DINHEIRO ? Vocês pretendem impedir a remessa de dólares, fechando as contas CC-5?
BENEVIDES ? Ninguém falou em fechar as contas CC-5. O Ciro só disse que irá acompanhar de perto o sistema para acabar com a farra e coibir as remessas de dinheiro ilegal, como do narcotráfico. Que mal há nisso?
DINHEIRO ? Como o sr. viu a iniciativa do presidente de convocar os candidatos para debater a crise?
BENEVIDES ? O mercado colocou o País no corner porque o Brasil demonstra incapacidade de honrar seus compromissos. O culpado até 31 de dezembro de 2002 é o presidente Fernando Henrique Cardoso. Nós vamos chegar para negociar, no dia 1º de janeiro, com as reformas prontas e detalhadas.
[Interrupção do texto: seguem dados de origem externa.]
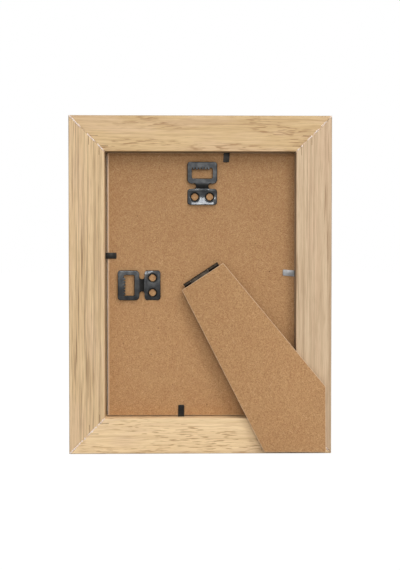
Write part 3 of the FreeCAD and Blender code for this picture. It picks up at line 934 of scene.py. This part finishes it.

São reformas, pedidas pela sociedade e pelo mercado, para dar solvência ao Brasil e evitar o default. É um choque de confiança, um choque ortodoxo.?
DINHEIRO ? E por que se fala num risco Ciro Gomes?
BENEVIDES ? O risco é a continuidade do atual modelo, que está explodindo com o País. O Ciro será visto como o homem que irá processar as reformas. Ele foi prefeito, governador e ministro da Fazenda. Nunca quebrou contratos. Olhem o passado.
DINHEIRO ? Como seria formada a equipe econômica num eventual governo Ciro?
BENEVIDES ? Ninguém conhece a máquina tão bem quanto o Ciro. Não falta gente boa disposta a colaborar com o País. Muitos técnicos do setor público já estão conosco, mas não aparecem com medo de represálias.
DINHEIRO ? O sr. pensa em ser ministro?
BENEVIDES ? Isso não está em discussão. Minha colaboração atual é com o programa de governo.
DINHEIRO ? Vocês terão apoio político para fazer as reformas?
BENEVIDES ? As reformas não serão vistas como uma briga de situação e oposição, mas sim como uma estratégia para salvar o País. Nunca o Congresso faltou ao presidente da República e não faltará desta vez, tendo em vista a gravidade da conjuntura nacional e internacional.